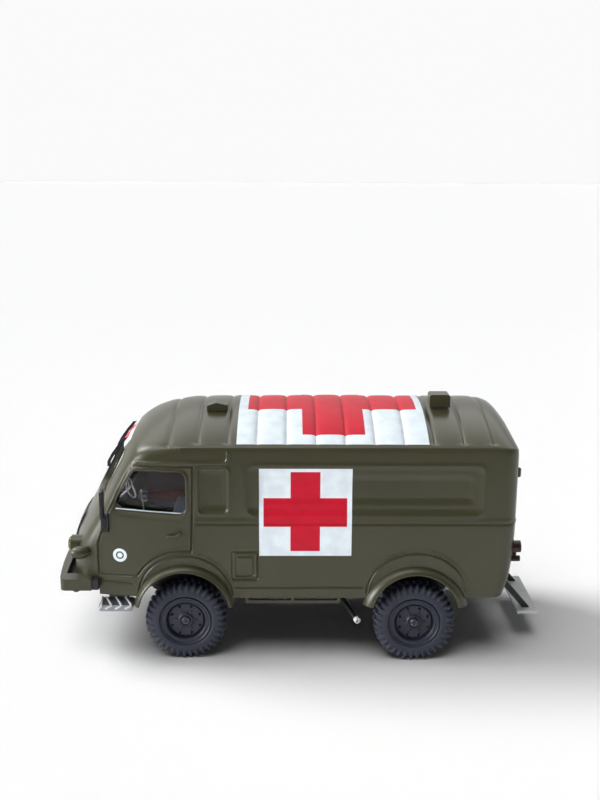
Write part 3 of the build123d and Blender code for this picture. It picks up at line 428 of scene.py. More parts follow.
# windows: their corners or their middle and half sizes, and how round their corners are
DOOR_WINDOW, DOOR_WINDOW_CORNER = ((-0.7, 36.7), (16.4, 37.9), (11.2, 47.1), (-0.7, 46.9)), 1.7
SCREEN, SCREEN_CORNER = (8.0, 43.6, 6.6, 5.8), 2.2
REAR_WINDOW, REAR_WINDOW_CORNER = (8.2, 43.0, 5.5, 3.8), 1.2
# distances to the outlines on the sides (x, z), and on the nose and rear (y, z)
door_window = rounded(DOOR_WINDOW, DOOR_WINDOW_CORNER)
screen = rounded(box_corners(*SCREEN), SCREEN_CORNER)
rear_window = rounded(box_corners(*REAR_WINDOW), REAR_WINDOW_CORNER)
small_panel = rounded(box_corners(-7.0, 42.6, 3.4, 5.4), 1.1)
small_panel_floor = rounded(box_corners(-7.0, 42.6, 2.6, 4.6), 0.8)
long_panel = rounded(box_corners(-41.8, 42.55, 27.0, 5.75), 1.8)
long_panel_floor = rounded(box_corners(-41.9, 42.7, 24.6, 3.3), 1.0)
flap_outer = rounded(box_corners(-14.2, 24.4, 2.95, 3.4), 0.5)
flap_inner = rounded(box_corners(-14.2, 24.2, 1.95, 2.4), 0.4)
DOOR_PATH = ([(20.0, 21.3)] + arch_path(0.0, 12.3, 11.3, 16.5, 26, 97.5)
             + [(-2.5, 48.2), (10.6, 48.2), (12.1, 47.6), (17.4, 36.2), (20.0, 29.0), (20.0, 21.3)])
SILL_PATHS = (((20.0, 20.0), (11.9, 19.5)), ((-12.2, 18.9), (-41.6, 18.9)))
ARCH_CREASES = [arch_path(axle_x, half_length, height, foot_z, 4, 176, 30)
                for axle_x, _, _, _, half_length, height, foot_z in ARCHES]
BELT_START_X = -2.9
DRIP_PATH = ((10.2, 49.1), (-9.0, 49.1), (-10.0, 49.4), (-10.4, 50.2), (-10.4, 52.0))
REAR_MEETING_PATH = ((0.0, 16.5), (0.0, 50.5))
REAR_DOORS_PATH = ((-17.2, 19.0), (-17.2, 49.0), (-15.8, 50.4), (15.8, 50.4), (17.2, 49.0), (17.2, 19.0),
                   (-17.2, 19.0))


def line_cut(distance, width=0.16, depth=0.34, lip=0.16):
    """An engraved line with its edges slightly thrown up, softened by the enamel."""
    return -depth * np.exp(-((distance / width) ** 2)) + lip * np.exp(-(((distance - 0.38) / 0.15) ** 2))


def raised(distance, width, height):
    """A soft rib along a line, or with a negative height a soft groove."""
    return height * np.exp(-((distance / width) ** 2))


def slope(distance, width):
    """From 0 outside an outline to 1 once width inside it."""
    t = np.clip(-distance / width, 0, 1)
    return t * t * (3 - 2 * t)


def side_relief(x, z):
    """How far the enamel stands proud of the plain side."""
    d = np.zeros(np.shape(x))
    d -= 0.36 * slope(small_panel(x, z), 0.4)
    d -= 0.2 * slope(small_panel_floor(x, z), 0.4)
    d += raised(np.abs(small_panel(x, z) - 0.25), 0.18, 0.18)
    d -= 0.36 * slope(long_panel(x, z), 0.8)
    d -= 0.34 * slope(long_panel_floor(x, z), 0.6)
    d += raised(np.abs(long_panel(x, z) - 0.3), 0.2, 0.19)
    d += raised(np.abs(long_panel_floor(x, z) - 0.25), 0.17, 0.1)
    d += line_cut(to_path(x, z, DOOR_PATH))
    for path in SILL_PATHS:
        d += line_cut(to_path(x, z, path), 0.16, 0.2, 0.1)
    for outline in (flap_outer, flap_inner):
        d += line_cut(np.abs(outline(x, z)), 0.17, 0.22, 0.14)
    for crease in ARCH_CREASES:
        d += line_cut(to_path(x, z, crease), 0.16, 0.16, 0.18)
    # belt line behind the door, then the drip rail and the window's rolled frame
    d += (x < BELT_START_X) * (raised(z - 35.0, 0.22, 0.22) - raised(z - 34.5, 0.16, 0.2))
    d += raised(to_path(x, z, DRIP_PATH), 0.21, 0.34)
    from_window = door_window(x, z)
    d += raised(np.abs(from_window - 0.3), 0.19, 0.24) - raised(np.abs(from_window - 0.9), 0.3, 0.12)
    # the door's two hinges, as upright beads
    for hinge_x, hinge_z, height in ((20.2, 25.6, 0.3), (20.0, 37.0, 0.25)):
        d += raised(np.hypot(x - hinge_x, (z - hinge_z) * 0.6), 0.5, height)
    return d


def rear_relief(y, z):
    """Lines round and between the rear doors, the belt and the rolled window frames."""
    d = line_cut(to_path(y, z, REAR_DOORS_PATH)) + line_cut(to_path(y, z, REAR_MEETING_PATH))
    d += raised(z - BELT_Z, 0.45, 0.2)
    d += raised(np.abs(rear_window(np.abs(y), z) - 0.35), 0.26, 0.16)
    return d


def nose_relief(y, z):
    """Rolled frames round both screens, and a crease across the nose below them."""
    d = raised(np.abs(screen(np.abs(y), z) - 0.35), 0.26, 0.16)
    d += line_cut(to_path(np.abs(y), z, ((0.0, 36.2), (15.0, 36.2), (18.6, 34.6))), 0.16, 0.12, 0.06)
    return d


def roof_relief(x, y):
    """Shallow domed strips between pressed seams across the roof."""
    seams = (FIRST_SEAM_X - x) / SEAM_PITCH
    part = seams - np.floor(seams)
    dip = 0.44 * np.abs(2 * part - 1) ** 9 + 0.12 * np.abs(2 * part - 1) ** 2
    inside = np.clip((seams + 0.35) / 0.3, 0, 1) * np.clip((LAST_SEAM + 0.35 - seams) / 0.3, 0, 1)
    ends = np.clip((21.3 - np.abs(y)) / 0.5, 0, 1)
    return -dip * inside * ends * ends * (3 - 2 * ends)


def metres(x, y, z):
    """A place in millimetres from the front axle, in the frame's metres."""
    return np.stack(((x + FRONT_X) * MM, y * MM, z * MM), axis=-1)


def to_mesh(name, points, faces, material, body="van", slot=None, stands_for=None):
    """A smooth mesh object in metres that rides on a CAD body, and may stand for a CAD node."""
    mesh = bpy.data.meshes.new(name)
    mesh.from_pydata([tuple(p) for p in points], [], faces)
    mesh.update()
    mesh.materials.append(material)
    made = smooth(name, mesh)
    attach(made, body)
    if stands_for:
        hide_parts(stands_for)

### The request
Each line of the listing should be copied exactly.

### Solution for this problem
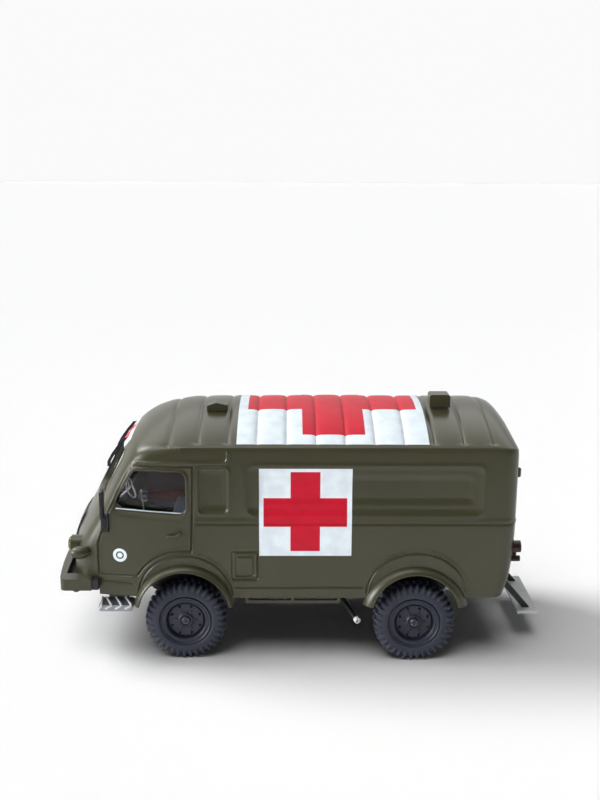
Write part 3 of the build123d and Blender code for this picture. It picks up at line 428 of scene.py. More parts follow.
# windows: their corners or their middle and half sizes, and how round their corners are
DOOR_WINDOW, DOOR_WINDOW_CORNER = ((-0.7, 36.7), (16.4, 37.9), (11.2, 47.1), (-0.7, 46.9)), 1.7
SCREEN, SCREEN_CORNER = (8.0, 43.6, 6.6, 5.8), 2.2
REAR_WINDOW, REAR_WINDOW_CORNER = (8.2, 43.0, 5.5, 3.8), 1.2
# distances to the outlines on the sides (x, z), and on the nose and rear (y, z)
door_window = rounded(DOOR_WINDOW, DOOR_WINDOW_CORNER)
screen = rounded(box_corners(*SCREEN), SCREEN_CORNER)
rear_window = rounded(box_corners(*REAR_WINDOW), REAR_WINDOW_CORNER)
small_panel = rounded(box_corners(-7.0, 42.6, 3.4, 5.4), 1.1)
small_panel_floor = rounded(box_corners(-7.0, 42.6, 2.6, 4.6), 0.8)
long_panel = rounded(box_corners(-41.8, 42.55, 27.0, 5.75), 1.8)
long_panel_floor = rounded(box_corners(-41.9, 42.7, 24.6, 3.3), 1.0)
flap_outer = rounded(box_corners(-14.2, 24.4, 2.95, 3.4), 0.5)
flap_inner = rounded(box_corners(-14.2, 24.2, 1.95, 2.4), 0.4)
DOOR_PATH = ([(20.0, 21.3)] + arch_path(0.0, 12.3, 11.3, 16.5, 26, 97.5)
             + [(-2.5, 48.2), (10.6, 48.2), (12.1, 47.6), (17.4, 36.2), (20.0, 29.0), (20.0, 21.3)])
SILL_PATHS = (((20.0, 20.0), (11.9, 19.5)), ((-12.2, 18.9), (-41.6, 18.9)))
ARCH_CREASES = [arch_path(axle_x, half_length, height, foot_z, 4, 176, 30)
                for axle_x, _, _, _, half_length, height, foot_z in ARCHES]
BELT_START_X = -2.9
DRIP_PATH = ((10.2, 49.1), (-9.0, 49.1), (-10.0, 49.4), (-10.4, 50.2), (-10.4, 52.0))
REAR_MEETING_PATH = ((0.0, 16.5), (0.0, 50.5))
REAR_DOORS_PATH = ((-17.2, 19.0), (-17.2, 49.0), (-15.8, 50.4), (15.8, 50.4), (17.2, 49.0), (17.2, 19.0),
                   (-17.2, 19.0))


def line_cut(distance, width=0.16, depth=0.34, lip=0.16):
    """An engraved line with its edges slightly thrown up, softened by the enamel."""
    return -depth * np.exp(-((distance / width) ** 2)) + lip * np.exp(-(((distance - 0.38) / 0.15) ** 2))


def raised(distance, width, height):
    """A soft rib along a line, or with a negative height a soft groove."""
    return height * np.exp(-((distance / width) ** 2))


def slope(distance, width):
    """From 0 outside an outline to 1 once width inside it."""
    t = np.clip(-distance / width, 0, 1)
    return t * t * (3 - 2 * t)


def side_relief(x, z):
    """How far the enamel stands proud of the plain side."""
    d = np.zeros(np.shape(x))
    d -= 0.36 * slope(small_panel(x, z), 0.4)
    d -= 0.2 * slope(small_panel_floor(x, z), 0.4)
    d += raised(np.abs(small_panel(x, z) - 0.25), 0.18, 0.18)
    d -= 0.36 * slope(long_panel(x, z), 0.8)
    d -= 0.34 * slope(long_panel_floor(x, z), 0.6)
    d += raised(np.abs(long_panel(x, z) - 0.3), 0.2, 0.19)
    d += raised(np.abs(long_panel_floor(x, z) - 0.25), 0.17, 0.1)
    d += line_cut(to_path(x, z, DOOR_PATH))
    for path in SILL_PATHS:
        d += line_cut(to_path(x, z, path), 0.16, 0.2, 0.1)
    for outline in (flap_outer, flap_inner):
        d += line_cut(np.abs(outline(x, z)), 0.17, 0.22, 0.14)
    for crease in ARCH_CREASES:
        d += line_cut(to_path(x, z, crease), 0.16, 0.16, 0.18)
    # belt line behind the door, then the drip rail and the window's rolled frame
    d += (x < BELT_START_X) * (raised(z - 35.0, 0.22, 0.22) - raised(z - 34.5, 0.16, 0.2))
    d += raised(to_path(x, z, DRIP_PATH), 0.21, 0.34)
    from_window = door_window(x, z)
    d += raised(np.abs(from_window - 0.3), 0.19, 0.24) - raised(np.abs(from_window - 0.9), 0.3, 0.12)
    # the door's two hinges, as upright beads
    for hinge_x, hinge_z, height in ((20.2, 25.6, 0.3), (20.0, 37.0, 0.25)):
        d += raised(np.hypot(x - hinge_x, (z - hinge_z) * 0.6), 0.5, height)
    return d


def rear_relief(y, z):
    """Lines round and between the rear doors, the belt and the rolled window frames."""
    d = line_cut(to_path(y, z, REAR_DOORS_PATH)) + line_cut(to_path(y, z, REAR_MEETING_PATH))
    d += raised(z - BELT_Z, 0.45, 0.2)
    d += raised(np.abs(rear_window(np.abs(y), z) - 0.35), 0.26, 0.16)
    return d


def nose_relief(y, z):
    """Rolled frames round both screens, and a crease across the nose below them."""
    d = raised(np.abs(screen(np.abs(y), z) - 0.35), 0.26, 0.16)
    d += line_cut(to_path(np.abs(y), z, ((0.0, 36.2), (15.0, 36.2), (18.6, 34.6))), 0.16, 0.12, 0.06)
    return d


def roof_relief(x, y):
    """Shallow domed strips between pressed seams across the roof."""
    seams = (FIRST_SEAM_X - x) / SEAM_PITCH
    part = seams - np.floor(seams)
    dip = 0.44 * np.abs(2 * part - 1) ** 9 + 0.12 * np.abs(2 * part - 1) ** 2
    inside = np.clip((seams + 0.35) / 0.3, 0, 1) * np.clip((LAST_SEAM + 0.35 - seams) / 0.3, 0, 1)
    ends = np.clip((21.3 - np.abs(y)) / 0.5, 0, 1)
    return -dip * inside * ends * ends * (3 - 2 * ends)


def metres(x, y, z):
    """A place in millimetres from the front axle, in the frame's metres."""
    return np.stack(((x + FRONT_X) * MM, y * MM, z * MM), axis=-1)


def to_mesh(name, points, faces, material, body="van", slot=None, stands_for=None):
    """A smooth mesh object in metres that rides on a CAD body, and may stand for a CAD node."""
    mesh = bpy.data.meshes.new(name)
    mesh.from_pydata([tuple(p) for p in points], [], faces)
    mesh.update()
    mesh.materials.append(material)
    made = smooth(name, mesh)
    attach(made, body)
    if stands_for:
        hide_parts(stands_for)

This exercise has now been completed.